### Provided data
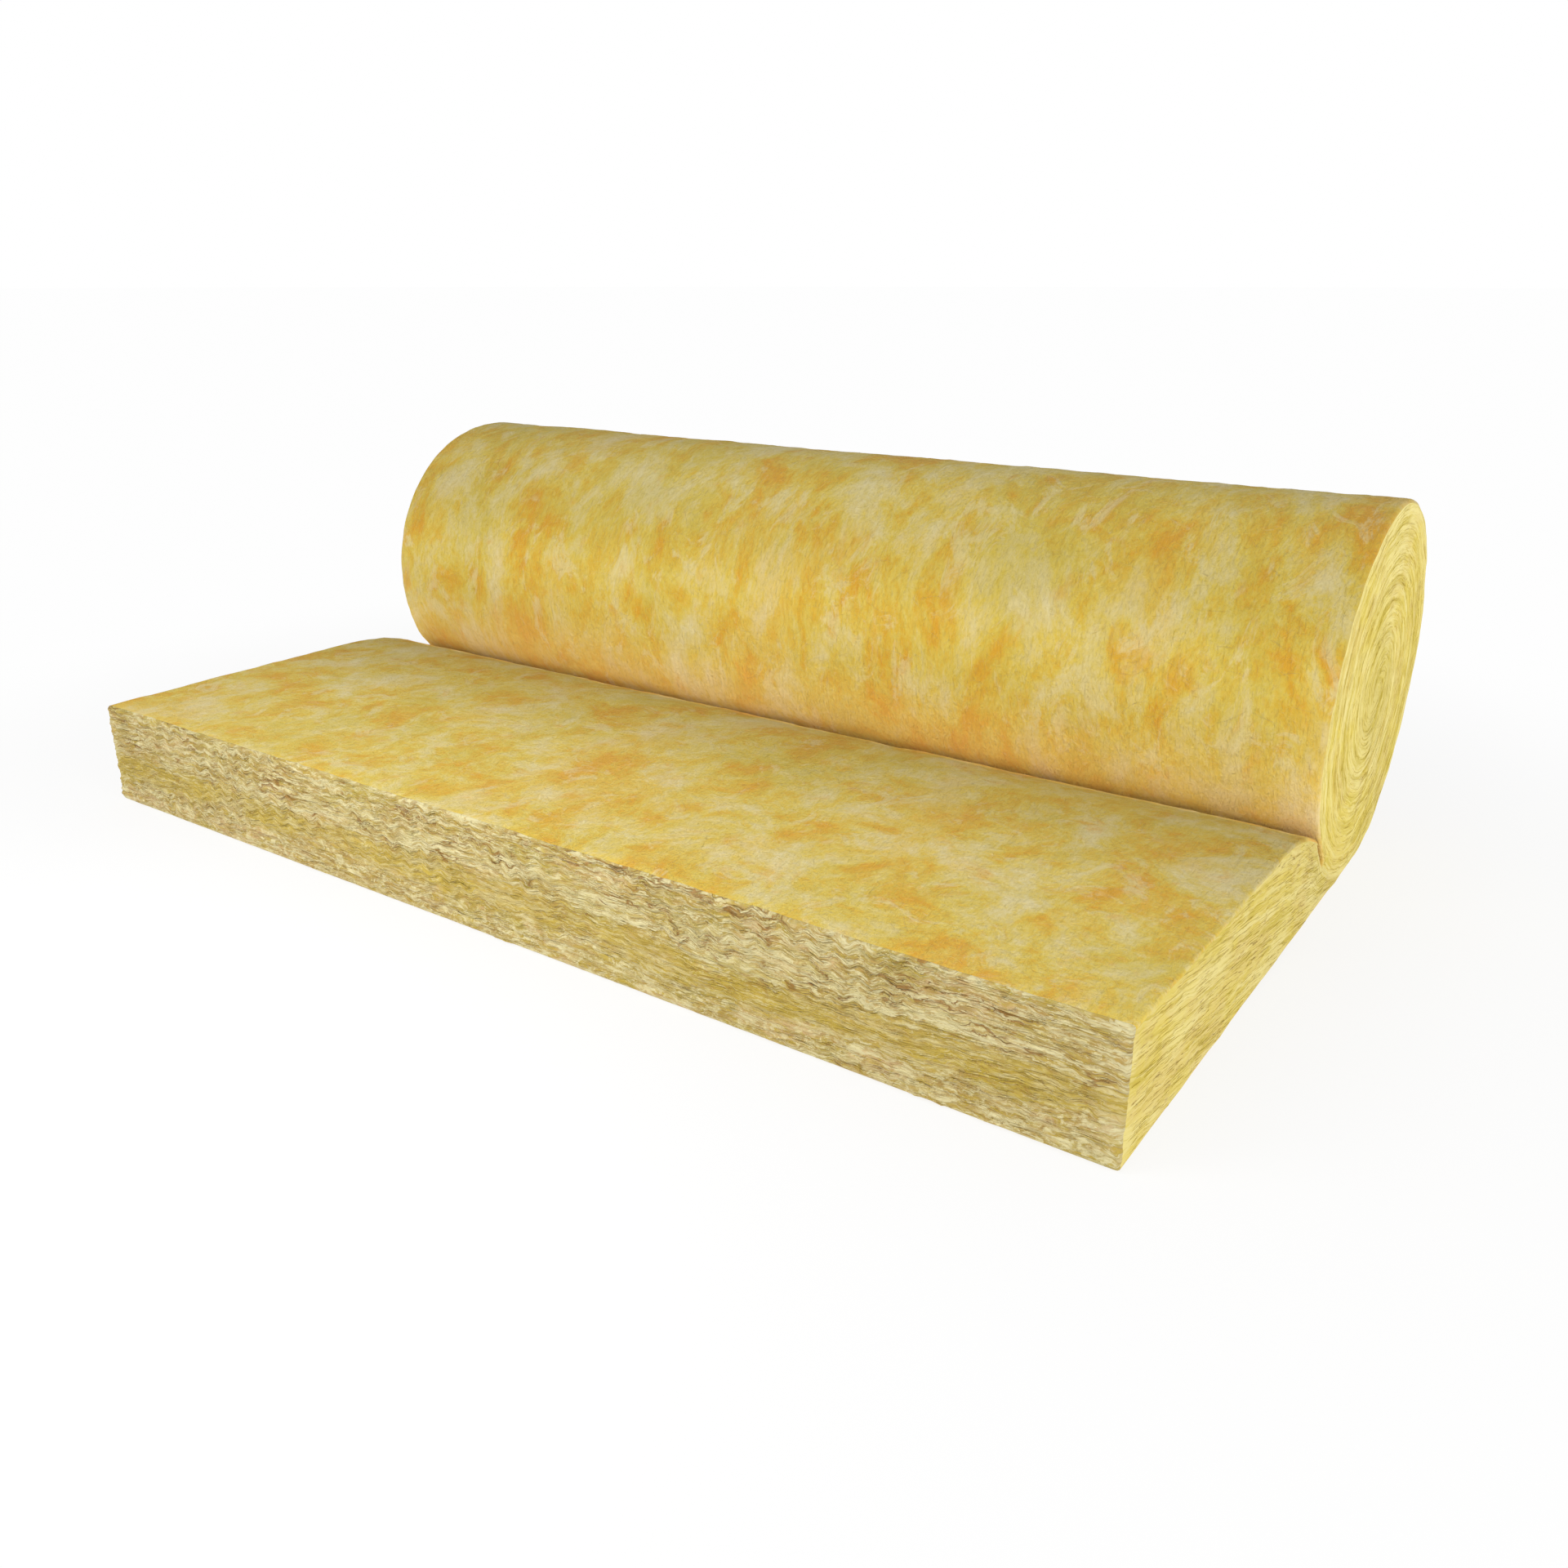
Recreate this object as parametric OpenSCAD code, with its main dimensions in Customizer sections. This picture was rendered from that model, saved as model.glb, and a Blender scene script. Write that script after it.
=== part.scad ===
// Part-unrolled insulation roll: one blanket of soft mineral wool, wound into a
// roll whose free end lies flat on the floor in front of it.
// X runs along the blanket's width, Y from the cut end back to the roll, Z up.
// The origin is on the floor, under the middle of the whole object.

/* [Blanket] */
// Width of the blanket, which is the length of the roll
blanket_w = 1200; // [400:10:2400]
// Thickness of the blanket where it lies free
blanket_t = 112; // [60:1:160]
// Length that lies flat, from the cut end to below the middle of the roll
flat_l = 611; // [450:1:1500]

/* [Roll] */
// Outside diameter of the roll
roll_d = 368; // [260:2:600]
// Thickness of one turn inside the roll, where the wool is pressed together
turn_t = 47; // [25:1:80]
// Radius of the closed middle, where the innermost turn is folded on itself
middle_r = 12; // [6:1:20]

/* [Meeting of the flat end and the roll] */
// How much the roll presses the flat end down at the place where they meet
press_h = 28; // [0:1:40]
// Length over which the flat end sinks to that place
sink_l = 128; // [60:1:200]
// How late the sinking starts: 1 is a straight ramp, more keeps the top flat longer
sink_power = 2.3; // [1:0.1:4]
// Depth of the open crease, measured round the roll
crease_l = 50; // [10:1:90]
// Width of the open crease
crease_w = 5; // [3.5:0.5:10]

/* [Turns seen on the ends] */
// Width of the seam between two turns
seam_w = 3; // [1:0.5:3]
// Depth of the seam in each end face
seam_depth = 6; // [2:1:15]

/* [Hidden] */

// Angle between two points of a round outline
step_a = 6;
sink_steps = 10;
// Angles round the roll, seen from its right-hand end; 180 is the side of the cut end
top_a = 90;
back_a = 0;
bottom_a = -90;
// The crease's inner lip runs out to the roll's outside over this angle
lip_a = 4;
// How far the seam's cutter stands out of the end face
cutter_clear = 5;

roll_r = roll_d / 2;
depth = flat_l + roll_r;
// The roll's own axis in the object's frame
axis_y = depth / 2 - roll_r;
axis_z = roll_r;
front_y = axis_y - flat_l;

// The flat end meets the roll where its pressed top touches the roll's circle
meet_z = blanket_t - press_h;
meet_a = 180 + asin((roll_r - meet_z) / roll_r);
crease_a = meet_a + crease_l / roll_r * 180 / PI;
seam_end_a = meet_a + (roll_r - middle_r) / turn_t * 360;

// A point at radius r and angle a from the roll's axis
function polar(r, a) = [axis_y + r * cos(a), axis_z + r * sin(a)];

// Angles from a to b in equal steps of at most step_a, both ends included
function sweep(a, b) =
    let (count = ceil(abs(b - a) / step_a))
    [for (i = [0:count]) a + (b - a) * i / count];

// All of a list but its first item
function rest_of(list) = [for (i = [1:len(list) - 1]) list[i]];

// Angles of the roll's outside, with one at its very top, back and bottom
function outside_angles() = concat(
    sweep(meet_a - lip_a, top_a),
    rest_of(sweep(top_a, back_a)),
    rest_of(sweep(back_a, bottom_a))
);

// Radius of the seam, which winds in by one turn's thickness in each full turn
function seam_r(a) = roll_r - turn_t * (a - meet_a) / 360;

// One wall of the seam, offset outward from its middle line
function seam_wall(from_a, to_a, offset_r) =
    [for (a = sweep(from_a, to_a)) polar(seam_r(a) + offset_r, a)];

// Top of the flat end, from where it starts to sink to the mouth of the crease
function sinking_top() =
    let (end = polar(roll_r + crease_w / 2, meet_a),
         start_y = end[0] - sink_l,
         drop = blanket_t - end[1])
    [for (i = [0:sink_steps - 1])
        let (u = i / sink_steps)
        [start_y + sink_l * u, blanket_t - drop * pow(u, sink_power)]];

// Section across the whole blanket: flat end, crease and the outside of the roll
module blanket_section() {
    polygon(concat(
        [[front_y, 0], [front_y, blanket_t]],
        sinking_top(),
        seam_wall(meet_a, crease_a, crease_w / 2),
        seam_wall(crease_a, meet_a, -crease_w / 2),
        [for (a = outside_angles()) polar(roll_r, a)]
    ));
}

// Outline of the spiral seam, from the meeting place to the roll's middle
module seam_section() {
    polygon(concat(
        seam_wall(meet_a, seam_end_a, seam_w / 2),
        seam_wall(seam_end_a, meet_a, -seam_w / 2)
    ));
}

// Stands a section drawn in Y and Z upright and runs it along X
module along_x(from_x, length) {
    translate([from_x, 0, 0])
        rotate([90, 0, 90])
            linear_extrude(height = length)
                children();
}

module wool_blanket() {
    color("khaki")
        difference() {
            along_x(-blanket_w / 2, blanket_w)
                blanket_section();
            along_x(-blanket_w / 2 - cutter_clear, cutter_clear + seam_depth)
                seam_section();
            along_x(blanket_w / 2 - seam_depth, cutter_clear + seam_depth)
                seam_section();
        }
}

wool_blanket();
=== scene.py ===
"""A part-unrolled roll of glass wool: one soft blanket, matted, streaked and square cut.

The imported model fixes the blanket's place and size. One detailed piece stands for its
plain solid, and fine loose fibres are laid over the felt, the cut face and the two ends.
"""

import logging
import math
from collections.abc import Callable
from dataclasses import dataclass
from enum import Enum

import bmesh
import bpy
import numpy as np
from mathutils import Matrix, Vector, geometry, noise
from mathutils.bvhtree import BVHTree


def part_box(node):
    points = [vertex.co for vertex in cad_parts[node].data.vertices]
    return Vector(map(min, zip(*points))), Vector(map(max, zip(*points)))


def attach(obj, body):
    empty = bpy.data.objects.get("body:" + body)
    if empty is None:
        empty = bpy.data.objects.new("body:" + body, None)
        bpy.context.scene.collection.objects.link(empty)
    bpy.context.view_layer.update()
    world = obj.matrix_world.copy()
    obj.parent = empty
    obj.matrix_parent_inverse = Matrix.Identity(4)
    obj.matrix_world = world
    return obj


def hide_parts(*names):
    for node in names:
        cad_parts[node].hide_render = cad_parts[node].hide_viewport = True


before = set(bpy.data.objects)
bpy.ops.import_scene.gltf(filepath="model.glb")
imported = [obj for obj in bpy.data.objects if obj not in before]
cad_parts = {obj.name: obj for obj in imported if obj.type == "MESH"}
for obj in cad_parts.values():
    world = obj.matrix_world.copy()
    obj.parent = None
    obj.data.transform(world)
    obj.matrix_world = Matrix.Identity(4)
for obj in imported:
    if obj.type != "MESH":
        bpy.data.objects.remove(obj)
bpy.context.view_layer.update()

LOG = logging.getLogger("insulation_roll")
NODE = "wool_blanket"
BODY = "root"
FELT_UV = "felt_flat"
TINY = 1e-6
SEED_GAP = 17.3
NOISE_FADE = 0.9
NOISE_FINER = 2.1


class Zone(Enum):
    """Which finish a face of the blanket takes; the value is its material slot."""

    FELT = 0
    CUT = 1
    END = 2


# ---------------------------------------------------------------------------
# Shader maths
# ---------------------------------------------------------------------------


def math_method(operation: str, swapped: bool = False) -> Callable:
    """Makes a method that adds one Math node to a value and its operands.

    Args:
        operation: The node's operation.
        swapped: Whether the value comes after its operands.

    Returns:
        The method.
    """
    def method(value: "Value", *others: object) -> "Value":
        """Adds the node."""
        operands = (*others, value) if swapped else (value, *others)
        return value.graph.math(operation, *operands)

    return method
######
Task brief: Retype precisely, and only, the span of lines that opens at the line containing "translate([from_x, 0, 0])" and closes at the line containing "from mathutils.bvhtree import BVHTree", both inclusive.

Result for this task:
    translate([from_x, 0, 0])
        rotate([90, 0, 90])
            linear_extrude(height = length)
                children();
}

module wool_blanket() {
    color("khaki")
        difference() {
            along_x(-blanket_w / 2, blanket_w)
                blanket_section();
            along_x(-blanket_w / 2 - cutter_clear, cutter_clear + seam_depth)
                seam_section();
            along_x(blanket_w / 2 - seam_depth, cutter_clear + seam_depth)
                seam_section();
        }
}

wool_blanket();
=== scene.py ===
"""A part-unrolled roll of glass wool: one soft blanket, matted, streaked and square cut.

The imported model fixes the blanket's place and size. One detailed piece stands for its
plain solid, and fine loose fibres are laid over the felt, the cut face and the two ends.
"""

import logging
import math
from collections.abc import Callable
from dataclasses import dataclass
from enum import Enum

import bmesh
import bpy
import numpy as np
from mathutils import Matrix, Vector, geometry, noise
from mathutils.bvhtree import BVHTree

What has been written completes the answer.